Secondary teachers are more likely to use textbooks in most lessons (15 per cent) than primary teachers (6 per cent).
Wasted effort
Advocates of textbooks often argue that their usage can reduce teacher workload. John Blake, head of education at the Policy Exchange thinktank and a former teacher, sees this as one of the most pressing arguments in textbooks’ favour.
“I think there is a peculiar reluctance among teachers to draw on textbooks, although we know they are a key feature of successful teaching elsewhere - and they reduce workload,” he says.
“There is a huge amount of workload that teachers seem to think is a necessary and vital part of their job. But I don’t think it is massively educationally effective or useful. I don’t think you need to have identikit lessons, but greater and more regular reliance on textbooks - the majority of time for the majority of teachers - would save time and would mean a more consistent level of educational quality.
“In general in English education, we ought to be using more textbooks, more often.”
But some teachers remain unconvinced that using textbooks could contribute to a reduction in their workload, since they still need to find activities that are tailored to their class and may have to repeat topics.

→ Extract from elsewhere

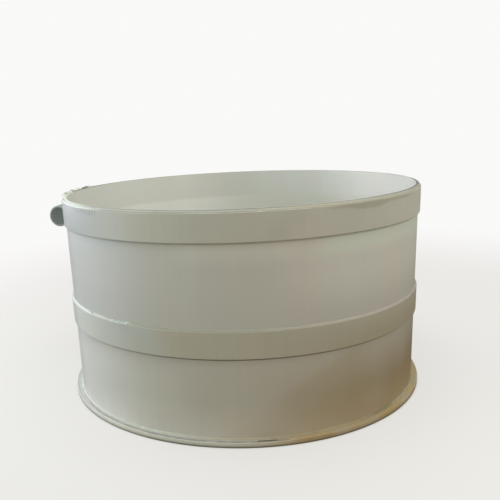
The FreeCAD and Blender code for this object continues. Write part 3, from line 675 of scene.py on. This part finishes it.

For Morgan, the workload involved in seeking out online resources is minimal. “I know where to go online and it takes two minutes,” she says.
And Ben Davey, assistant head of Bridge Learning Campus in Bristol, who teaches Spanish and religious studies, does not see the creation of lessons as an onerous task, but something he enjoys and in which he takes professional pride.
Perhaps one of the difficulties of working out why textbooks are sometimes seen as expendable in this country when budgets are tight is that few researchers are questioning it. “One of the things that is very noticeable is that research on textbooks and their use is very unfashionable in England,” says Oates. “It’s almost as if it’s a grubby thing to do, but you wouldn’t find that attitude in Finland or Singapore.”